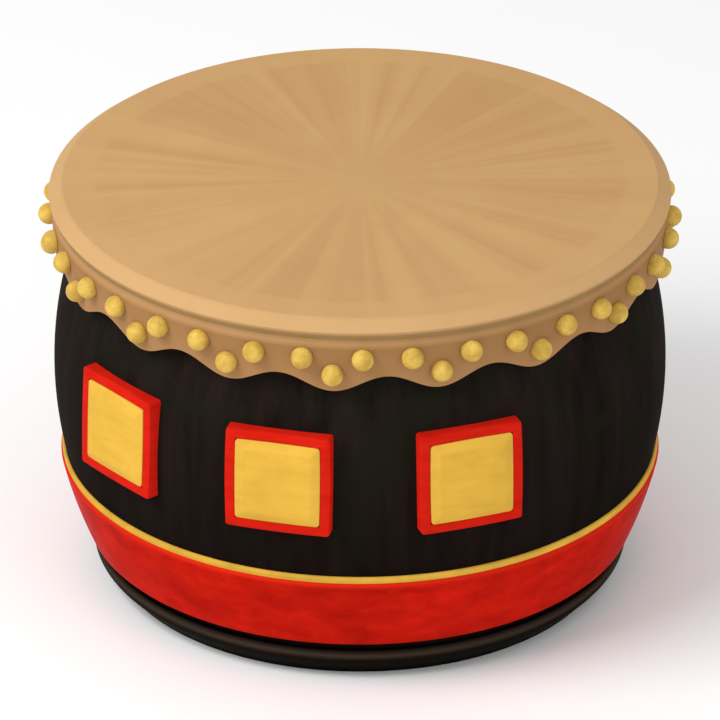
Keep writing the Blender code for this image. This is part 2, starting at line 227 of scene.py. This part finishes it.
def lacquer_material():
    """Black lacquer: upright brush streaks, warm and green mottling, darker towards the foot."""
    black, brown, green, dark = [colour(*rgb) for rgb in (
        (21, 15, 13), (38, 30, 27), (26, 28, 19), (15, 9, 7))]
    material, tree, shader, place = begin_material("black_lacquer_scene", 0.5, gloss=0.01)
    streaks = noise(tree, place, stretch=(60, 60, 3))
    mottle = noise(tree, place, scale=14, swirl=0.8)
    brushed = ramp(tree, streaks, (0.3, black), (0.7, brown))
    tinted = blend(tree, spread(tree, mottle, 0.48, 0.68), brushed, green)
    high = by_height(tree, place, (100 * MM, NONE), (260 * MM, FULL))
    shaded = blend(tree, blend(tree, 0.35, high, FULL), dark, tinted)
    tree.links.new(shaded, shader.inputs["Base Color"])
    roughen(tree, shader, mottle, 0.5, 0.75)
    emboss(tree, shader, streaks, 0.4 * MM, 0.25)
    return material


def finish_piece(piece, material, slot, *nodes):
    """Give a piece its material, hide the nodes that it stands for and attach it to the root. The
    slot is not used.
    """
    piece.data.materials.append(material)
    if nodes:
        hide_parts(*nodes)
    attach(piece, "root")


height = np.linspace(STAVE_FOOT, SHOULDER_HEIGHT, 48)
outer = np.stack([bend_radius(height), height], 1)
shoulder = rounded([(*outer[-1], 0),
                    (HEM - UNDER_HIDE, TUCK_Z, 3 * MM),
                    (FLARE - UNDER_HIDE, FLARE_Z, 0.5 * MM),
                    (NECK - UNDER_HIDE, NECK_Z, 0.5 * MM),
                    (RIM - HIDE - 0.8 * MM, RIM_Z - 0.5 * MM, 1 * MM),
                    (BEARING, TOP - UNDER_HIDE, 1 * MM),
                    (BEARING - BEARING_WIDTH, TOP - UNDER_HIDE, 2 * MM),
                    (BEARING - 13.5 * MM, TOP - 14 * MM, 0)])
height = np.linspace(STRAIGHT_HEIGHT, STAVE_FOOT, 24)
inner = np.stack([bend_radius(height) - STAVE_WALL, height], 1)
barrel = turned("barrel", np.vstack([outer[:-1], shoulder, inner]))
staves = [f"stave_{number:02d}" for number in range(1, STAVES + 1)]
finish_piece(barrel, lacquer_material(), "black_lacquer", *staves)

# Head
# A cow hide stretched wet over the rim and pulled into the neck, then scraped and left tan. It
# is a line turned round the axis, whose skirt is drawn down to a cosine wave of scallops.

RIM_BEVEL, HEM_Z = 10.8 * MM, TOP - 55.2 * MM
SCALLOPS, SCALLOP_DEPTH, FIRST_TIP = STAVES, 13.6 * MM, math.radians(-5)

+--

### Task brief:
Take the data above and return it exactly.

### Answer to the problem:
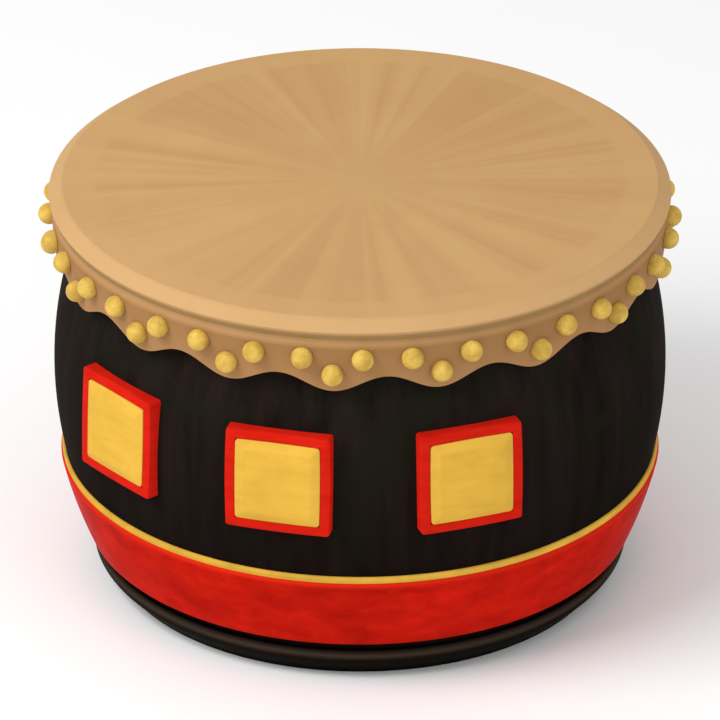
Keep writing the Blender code for this image. This is part 2, starting at line 227 of scene.py. This part finishes it.
def lacquer_material():
    """Black lacquer: upright brush streaks, warm and green mottling, darker towards the foot."""
    black, brown, green, dark = [colour(*rgb) for rgb in (
        (21, 15, 13), (38, 30, 27), (26, 28, 19), (15, 9, 7))]
    material, tree, shader, place = begin_material("black_lacquer_scene", 0.5, gloss=0.01)
    streaks = noise(tree, place, stretch=(60, 60, 3))
    mottle = noise(tree, place, scale=14, swirl=0.8)
    brushed = ramp(tree, streaks, (0.3, black), (0.7, brown))
    tinted = blend(tree, spread(tree, mottle, 0.48, 0.68), brushed, green)
    high = by_height(tree, place, (100 * MM, NONE), (260 * MM, FULL))
    shaded = blend(tree, blend(tree, 0.35, high, FULL), dark, tinted)
    tree.links.new(shaded, shader.inputs["Base Color"])
    roughen(tree, shader, mottle, 0.5, 0.75)
    emboss(tree, shader, streaks, 0.4 * MM, 0.25)
    return material


def finish_piece(piece, material, slot, *nodes):
    """Give a piece its material, hide the nodes that it stands for and attach it to the root. The
    slot is not used.
    """
    piece.data.materials.append(material)
    if nodes:
        hide_parts(*nodes)
    attach(piece, "root")


height = np.linspace(STAVE_FOOT, SHOULDER_HEIGHT, 48)
outer = np.stack([bend_radius(height), height], 1)
shoulder = rounded([(*outer[-1], 0),
                    (HEM - UNDER_HIDE, TUCK_Z, 3 * MM),
                    (FLARE - UNDER_HIDE, FLARE_Z, 0.5 * MM),
                    (NECK - UNDER_HIDE, NECK_Z, 0.5 * MM),
                    (RIM - HIDE - 0.8 * MM, RIM_Z - 0.5 * MM, 1 * MM),
                    (BEARING, TOP - UNDER_HIDE, 1 * MM),
                    (BEARING - BEARING_WIDTH, TOP - UNDER_HIDE, 2 * MM),
                    (BEARING - 13.5 * MM, TOP - 14 * MM, 0)])
height = np.linspace(STRAIGHT_HEIGHT, STAVE_FOOT, 24)
inner = np.stack([bend_radius(height) - STAVE_WALL, height], 1)
barrel = turned("barrel", np.vstack([outer[:-1], shoulder, inner]))
staves = [f"stave_{number:02d}" for number in range(1, STAVES + 1)]
finish_piece(barrel, lacquer_material(), "black_lacquer", *staves)

# Head
# A cow hide stretched wet over the rim and pulled into the neck, then scraped and left tan. It
# is a line turned round the axis, whose skirt is drawn down to a cosine wave of scallops.

RIM_BEVEL, HEM_Z = 10.8 * MM, TOP - 55.2 * MM
SCALLOPS, SCALLOP_DEPTH, FIRST_TIP = STAVES, 13.6 * MM, math.radians(-5)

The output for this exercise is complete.